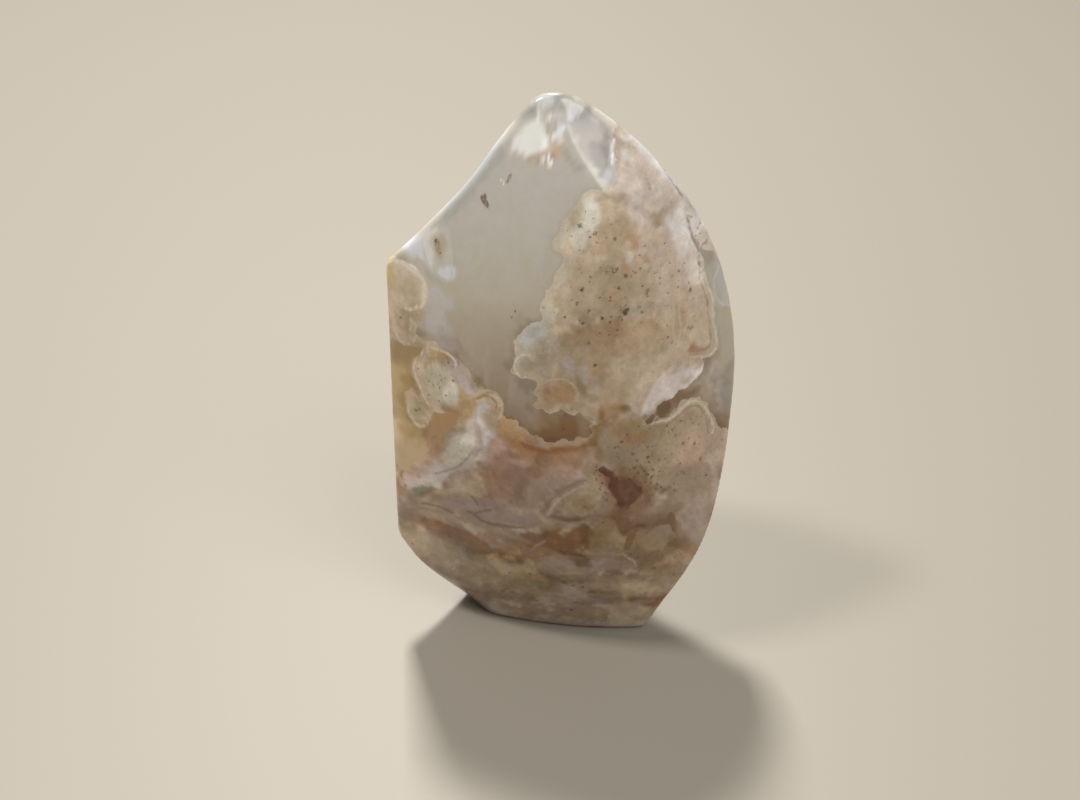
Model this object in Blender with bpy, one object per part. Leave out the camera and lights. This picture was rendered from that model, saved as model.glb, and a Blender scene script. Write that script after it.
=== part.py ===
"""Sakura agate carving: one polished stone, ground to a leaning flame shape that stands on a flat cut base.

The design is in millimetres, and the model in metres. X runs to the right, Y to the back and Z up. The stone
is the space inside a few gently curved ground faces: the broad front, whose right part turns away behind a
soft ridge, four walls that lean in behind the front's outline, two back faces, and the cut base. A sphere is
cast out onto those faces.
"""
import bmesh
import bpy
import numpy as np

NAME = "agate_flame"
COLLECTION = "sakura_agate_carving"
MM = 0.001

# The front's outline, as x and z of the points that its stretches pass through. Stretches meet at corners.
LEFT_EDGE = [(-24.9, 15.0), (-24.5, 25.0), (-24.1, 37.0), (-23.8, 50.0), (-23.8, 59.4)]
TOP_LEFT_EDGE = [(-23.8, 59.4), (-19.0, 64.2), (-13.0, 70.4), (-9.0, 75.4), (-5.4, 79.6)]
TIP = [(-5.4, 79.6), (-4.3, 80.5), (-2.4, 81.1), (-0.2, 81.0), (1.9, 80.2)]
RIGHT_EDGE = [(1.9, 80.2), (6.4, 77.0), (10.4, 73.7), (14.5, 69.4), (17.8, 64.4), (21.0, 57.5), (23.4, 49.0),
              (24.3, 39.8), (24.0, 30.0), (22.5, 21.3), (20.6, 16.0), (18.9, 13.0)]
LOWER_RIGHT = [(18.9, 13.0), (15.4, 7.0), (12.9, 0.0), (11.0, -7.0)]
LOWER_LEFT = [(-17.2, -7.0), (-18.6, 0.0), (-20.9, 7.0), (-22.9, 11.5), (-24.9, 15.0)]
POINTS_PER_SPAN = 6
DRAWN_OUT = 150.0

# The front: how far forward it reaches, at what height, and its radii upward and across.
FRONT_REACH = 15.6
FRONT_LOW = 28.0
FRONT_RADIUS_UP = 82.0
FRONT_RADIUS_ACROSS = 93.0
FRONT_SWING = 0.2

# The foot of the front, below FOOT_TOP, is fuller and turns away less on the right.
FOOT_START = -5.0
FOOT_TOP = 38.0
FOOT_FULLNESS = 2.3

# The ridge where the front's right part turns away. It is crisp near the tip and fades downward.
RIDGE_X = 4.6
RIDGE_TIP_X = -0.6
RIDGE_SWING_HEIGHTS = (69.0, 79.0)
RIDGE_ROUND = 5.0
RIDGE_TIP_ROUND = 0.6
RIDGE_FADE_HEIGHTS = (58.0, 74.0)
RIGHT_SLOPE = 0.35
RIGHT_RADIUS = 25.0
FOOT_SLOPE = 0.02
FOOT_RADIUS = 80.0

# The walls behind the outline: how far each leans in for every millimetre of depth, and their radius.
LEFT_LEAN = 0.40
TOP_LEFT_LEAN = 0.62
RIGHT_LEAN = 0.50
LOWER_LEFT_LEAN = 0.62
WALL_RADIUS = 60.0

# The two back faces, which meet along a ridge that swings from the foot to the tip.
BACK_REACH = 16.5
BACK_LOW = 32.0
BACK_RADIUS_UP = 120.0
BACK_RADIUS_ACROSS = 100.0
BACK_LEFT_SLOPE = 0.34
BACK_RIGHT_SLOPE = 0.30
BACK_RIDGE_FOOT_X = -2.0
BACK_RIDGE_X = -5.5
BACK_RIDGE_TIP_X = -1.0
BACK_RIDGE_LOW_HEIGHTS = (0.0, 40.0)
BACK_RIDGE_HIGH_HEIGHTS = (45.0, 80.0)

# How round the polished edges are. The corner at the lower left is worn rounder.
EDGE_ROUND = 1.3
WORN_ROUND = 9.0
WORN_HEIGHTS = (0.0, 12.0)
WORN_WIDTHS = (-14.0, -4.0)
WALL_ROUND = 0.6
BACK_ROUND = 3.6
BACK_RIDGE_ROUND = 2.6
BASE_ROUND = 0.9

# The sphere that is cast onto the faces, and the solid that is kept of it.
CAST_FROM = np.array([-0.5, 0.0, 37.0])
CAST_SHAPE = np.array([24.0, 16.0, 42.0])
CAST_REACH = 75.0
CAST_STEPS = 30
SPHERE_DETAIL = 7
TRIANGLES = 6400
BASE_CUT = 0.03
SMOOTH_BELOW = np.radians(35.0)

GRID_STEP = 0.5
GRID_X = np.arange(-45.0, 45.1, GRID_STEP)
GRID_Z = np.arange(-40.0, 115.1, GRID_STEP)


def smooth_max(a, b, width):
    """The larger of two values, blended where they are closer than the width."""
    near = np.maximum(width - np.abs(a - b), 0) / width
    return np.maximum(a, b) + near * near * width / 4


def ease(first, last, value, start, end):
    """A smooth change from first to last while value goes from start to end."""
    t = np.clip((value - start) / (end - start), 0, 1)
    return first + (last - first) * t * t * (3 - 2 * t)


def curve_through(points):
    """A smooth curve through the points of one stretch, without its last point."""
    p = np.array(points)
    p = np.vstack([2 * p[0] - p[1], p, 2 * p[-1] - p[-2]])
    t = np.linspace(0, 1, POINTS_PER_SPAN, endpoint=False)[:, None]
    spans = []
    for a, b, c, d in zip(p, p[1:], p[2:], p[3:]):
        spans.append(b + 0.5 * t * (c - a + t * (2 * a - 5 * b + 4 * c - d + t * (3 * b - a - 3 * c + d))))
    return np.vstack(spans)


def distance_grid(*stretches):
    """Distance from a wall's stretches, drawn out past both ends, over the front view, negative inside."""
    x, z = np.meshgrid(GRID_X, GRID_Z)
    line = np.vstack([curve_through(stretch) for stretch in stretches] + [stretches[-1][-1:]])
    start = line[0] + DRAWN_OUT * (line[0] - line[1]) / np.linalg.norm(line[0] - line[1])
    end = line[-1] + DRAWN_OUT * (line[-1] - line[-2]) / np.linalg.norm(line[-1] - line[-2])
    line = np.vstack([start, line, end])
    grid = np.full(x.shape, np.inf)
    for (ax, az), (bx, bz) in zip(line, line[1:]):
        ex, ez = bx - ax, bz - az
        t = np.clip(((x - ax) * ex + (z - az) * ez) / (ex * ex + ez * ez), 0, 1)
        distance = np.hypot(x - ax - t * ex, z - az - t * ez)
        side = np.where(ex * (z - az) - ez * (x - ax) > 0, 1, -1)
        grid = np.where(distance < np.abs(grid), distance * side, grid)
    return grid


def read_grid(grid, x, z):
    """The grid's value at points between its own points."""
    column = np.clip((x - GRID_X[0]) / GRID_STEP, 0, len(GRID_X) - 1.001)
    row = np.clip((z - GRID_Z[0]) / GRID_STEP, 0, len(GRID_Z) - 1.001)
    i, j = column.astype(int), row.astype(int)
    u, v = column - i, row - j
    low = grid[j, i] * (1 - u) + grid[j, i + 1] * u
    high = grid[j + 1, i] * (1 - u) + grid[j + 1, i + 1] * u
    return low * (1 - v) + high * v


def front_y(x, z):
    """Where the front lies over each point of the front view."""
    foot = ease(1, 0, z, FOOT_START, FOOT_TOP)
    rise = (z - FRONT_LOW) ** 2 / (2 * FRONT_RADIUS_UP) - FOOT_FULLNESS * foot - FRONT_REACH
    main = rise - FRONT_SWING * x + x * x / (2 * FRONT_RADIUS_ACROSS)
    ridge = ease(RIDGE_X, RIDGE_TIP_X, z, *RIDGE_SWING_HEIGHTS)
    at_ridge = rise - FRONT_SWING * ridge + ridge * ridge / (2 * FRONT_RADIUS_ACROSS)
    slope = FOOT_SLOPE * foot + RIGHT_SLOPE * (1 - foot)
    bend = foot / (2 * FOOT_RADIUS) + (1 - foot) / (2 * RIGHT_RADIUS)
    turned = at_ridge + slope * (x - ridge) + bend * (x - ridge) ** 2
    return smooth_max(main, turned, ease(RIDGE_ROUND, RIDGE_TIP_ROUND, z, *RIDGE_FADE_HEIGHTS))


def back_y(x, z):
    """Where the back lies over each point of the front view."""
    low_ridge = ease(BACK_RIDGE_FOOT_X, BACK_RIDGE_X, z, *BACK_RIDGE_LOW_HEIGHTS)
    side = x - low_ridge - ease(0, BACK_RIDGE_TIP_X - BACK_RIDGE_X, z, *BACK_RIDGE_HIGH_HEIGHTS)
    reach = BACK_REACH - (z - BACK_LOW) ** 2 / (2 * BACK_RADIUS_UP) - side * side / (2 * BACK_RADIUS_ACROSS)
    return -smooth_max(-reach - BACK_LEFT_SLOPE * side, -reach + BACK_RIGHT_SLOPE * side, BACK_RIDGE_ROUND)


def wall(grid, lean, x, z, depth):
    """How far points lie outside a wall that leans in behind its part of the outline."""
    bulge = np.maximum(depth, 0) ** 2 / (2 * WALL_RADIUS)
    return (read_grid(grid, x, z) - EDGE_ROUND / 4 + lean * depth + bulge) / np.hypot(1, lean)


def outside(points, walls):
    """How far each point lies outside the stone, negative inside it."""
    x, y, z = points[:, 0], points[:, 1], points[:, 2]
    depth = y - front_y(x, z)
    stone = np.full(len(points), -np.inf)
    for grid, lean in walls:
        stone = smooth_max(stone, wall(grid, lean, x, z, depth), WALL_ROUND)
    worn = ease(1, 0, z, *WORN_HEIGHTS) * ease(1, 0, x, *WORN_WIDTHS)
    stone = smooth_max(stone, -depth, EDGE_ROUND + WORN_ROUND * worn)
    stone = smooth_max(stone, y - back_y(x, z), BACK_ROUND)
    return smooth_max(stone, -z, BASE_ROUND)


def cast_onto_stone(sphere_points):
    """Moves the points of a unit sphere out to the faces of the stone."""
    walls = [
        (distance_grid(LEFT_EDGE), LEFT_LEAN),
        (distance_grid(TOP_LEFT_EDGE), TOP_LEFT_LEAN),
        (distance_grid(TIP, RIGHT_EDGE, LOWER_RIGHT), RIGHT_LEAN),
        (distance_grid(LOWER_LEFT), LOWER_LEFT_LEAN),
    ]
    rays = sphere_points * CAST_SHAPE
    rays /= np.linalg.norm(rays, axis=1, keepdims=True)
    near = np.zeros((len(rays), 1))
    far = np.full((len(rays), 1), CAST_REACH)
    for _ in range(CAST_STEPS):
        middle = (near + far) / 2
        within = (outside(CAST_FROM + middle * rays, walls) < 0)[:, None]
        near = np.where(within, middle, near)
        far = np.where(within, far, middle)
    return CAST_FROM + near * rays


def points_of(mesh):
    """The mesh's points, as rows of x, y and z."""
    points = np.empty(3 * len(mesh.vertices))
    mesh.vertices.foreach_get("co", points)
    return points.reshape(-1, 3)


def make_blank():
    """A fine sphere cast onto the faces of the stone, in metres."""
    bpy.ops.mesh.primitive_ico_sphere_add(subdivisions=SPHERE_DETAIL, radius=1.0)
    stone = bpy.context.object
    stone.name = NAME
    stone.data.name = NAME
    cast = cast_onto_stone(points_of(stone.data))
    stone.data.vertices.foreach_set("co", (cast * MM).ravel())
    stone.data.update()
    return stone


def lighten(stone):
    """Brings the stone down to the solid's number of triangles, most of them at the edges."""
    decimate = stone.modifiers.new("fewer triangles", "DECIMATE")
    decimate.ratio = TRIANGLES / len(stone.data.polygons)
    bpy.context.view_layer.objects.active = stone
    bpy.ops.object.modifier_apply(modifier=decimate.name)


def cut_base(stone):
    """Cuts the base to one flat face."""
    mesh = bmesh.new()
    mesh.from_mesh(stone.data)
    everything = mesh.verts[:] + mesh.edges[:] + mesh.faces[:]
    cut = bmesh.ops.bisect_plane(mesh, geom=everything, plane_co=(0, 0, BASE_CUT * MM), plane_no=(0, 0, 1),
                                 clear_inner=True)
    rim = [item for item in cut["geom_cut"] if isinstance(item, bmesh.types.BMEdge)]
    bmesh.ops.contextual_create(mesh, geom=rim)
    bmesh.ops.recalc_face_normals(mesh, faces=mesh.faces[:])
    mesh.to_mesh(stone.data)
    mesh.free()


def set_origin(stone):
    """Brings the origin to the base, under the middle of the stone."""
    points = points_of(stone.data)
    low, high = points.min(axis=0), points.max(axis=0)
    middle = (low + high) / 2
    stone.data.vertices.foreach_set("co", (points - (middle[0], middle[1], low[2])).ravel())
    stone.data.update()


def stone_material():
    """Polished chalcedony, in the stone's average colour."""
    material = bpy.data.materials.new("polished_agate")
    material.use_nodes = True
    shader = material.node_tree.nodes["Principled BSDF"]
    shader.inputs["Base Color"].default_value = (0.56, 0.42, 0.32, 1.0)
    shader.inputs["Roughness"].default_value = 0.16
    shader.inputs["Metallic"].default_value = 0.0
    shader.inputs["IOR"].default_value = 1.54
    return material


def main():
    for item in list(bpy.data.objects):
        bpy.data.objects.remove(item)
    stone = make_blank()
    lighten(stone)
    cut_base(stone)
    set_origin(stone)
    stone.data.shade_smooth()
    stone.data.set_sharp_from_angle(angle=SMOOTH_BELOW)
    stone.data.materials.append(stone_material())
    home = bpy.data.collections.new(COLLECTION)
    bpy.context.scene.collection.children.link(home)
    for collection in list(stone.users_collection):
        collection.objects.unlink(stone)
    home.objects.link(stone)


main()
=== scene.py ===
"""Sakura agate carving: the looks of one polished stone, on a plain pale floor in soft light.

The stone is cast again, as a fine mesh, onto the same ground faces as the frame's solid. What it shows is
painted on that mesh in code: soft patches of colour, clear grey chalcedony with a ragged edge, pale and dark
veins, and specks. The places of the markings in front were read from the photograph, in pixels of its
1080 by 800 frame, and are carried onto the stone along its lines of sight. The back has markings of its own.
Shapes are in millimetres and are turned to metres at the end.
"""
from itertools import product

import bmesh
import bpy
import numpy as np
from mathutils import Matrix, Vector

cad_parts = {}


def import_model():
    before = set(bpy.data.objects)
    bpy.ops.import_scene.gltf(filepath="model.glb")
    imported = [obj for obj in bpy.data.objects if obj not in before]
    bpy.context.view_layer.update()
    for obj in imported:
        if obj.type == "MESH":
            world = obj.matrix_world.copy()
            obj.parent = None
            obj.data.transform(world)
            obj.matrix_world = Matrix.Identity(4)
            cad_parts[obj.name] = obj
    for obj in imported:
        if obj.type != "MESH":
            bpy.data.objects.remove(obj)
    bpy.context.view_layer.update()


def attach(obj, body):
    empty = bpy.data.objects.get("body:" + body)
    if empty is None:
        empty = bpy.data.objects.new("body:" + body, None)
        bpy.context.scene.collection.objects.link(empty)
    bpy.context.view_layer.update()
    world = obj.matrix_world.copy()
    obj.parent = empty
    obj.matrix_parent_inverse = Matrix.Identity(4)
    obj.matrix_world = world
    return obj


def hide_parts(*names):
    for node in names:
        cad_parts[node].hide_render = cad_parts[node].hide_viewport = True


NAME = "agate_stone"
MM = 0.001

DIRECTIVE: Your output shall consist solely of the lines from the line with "bpy.context.scene.collection.children.link(home)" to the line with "in soft light.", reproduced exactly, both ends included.

RESULT:
    bpy.context.scene.collection.children.link(home)
    for collection in list(stone.users_collection):
        collection.objects.unlink(stone)
    home.objects.link(stone)


main()
=== scene.py ===
"""Sakura agate carving: the looks of one polished stone, on a plain pale floor in soft light.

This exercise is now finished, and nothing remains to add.